Il film ebbe grande successo al botteghino, incassando un miliardo e 300 milioni di lire dell’epoca, parte
dei quali servì probabilmente a ripagare i danni arrecati alla scalinata di Trinità Dei Monti. Con un
curioso strascico: il primo episodio della saga Fast and Furious, in cui il poliziotto Paul Walker si infiltra
nella banda di Toretto / Vin Diesel nello stesso modo in cui Marco Palma entra a far parte della banda del
Nizzardo, riprende gran parte della trama di “Poliziotto Sprint” e persino il finale con sfida cavalleresca
fra i protagonisti è identico, fatto salvo il finale, ben più tragico nel caso dell’originale italiano. Il regista
Rob Cohen, successivamente, ha candidamente ammesso durante un’intervista che “Higway Racer”, titolo
con cui il film fu esportato negli States, è uno dei suoi film preferiti di sempre.
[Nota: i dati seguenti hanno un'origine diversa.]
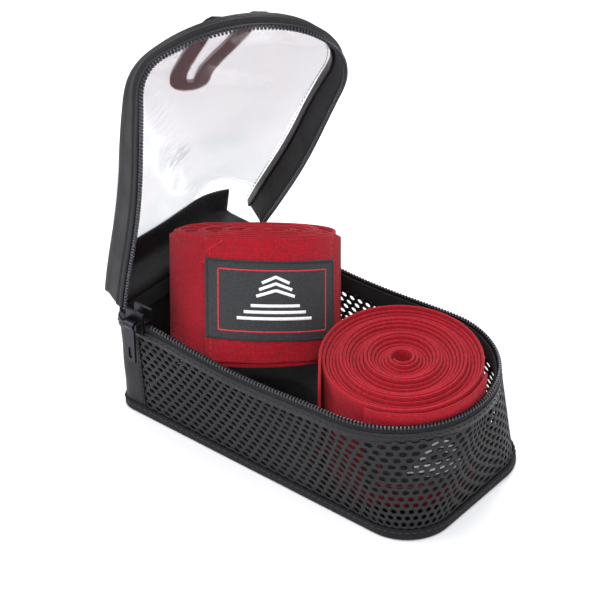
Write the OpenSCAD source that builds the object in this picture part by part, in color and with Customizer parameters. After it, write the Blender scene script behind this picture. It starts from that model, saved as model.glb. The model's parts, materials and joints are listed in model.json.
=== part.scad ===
// Pair of rolled boxing hand wraps in a zipped mesh case with a clear lid.
// The case stands on its base. X runs from the hinge end to the round end, Y across, Z up.
// The origin is the centre of the underside. The lid is drawn open and the first wrap propped up.

/* [Case] */
// Outer length of the case at the rim
case_l = 138; // [132:1:160]
// Outer width of the case at the rim
case_w = 76; // [72:1:90]
// Height of the rim above the underside
rim_h = 45; // [40:1:55]
// How much narrower the base is than the rim, on each side
base_inset = 2; // [0:0.5:4]
// Radius of the two base corners at the round end
base_corner_r = 17.5; // [10:0.5:30]
// Radius of the two corners at the hinge end
hinge_corner_r = 6; // [4:0.5:10]
// Thickness of the mesh walls and the base
wall_t = 1.2; // [0.8:0.1:2]

/* [Lid] */
// Angle between the open lid and the rim plane
open_angle = 82; // [60:1:90]
// Forward curl of the free part of the open lid
curl_angle = 41; // [0:1:45]
// Depth of the lid from the zip edge to the window seam
lid_depth = 13; // [10:0.5:18]
// How far the window seam lies inside the zip edge
seam_inset = 4.5; // [2:0.5:7]
// Height of the window's bulge above its seam
window_bulge = 4; // [2:0.5:6]

/* [Zip] */
// Distance between teeth
tooth_pitch = 2.6; // [2:0.1:4]
// Length of the slider along the zip
slider_l = 8; // [6:0.5:10]
// Length of the pull tab
pull_l = 16; // [12:0.5:22]

/* [Wraps] */
// Radius of a rolled wrap
roll_r = 29.5; // [26:0.5:30]
// Width of the wrap band, which is the height of a roll
band_w = 48; // [44:1:50]
// Lean of the propped first wrap
wrap_1_lean = 27; // [15:1:28]
// Lean of the second wrap towards the near side
wrap_2_lean = 4; // [0:1:6]

/* [Hidden] */
eps = 0.01;

// Outline of the case
rim_end_r = case_w / 2;
hinge_x = -case_l / 2;
bend_x = hinge_x + 7;
round_x = case_l / 2 - rim_end_r;
layer = 0.02;
split_x = round_x + 6;

// Rim parts, measured down from the rim
tape_gap = 0.6;
tooth_drop = 0.6;
tooth_h = 1.4;
tape_w = 7;
tape_t = 0.8;
binding_h = 3.5;
binding_t = 0.8;
binding_lift = 0.4;
tape_start_x = bend_x + 0.5;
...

Complimenti per il
candore, Rob…
Il brigadiere Spatafora, dopo aver ottenuto i gradi di maresciallo, si congedò dal servizio alla fine degli
anni Sessanta per morire, lontano dai clamori, nel 1987. Maurizio Merli lo seguì prematuramente appena Due
anni più tardi, nel 1989, mentre giocava a tennis. E mentre la Ferrari originale in uso a Spatafora, rigorosamente restaurata, fa oggi
bella mostra di se al museo della Polizia di Stato, si sono invece perse le tracce della “250” usata nel film,
che fu pesantemente danneggiata durante le riprese, soprattutto dopo il salto del burrone finale. Pare che il
rottame fu esposto all’ingresso dei vari cinema dove la pellicola venne proiettata le prime volte,
dopodiché, chissà.
Si dice che un appassionato l’abbia comprata poco dopo e ora stia chiusa in qualche anonima rimessa
italiana, al riparo da occhi indiscreti, nelle stesse deplorevoli condizioni in cui l’ha ridotta Remy Julienne.
Forse, stiamo ancora una volta sconfinando nella Leggenda.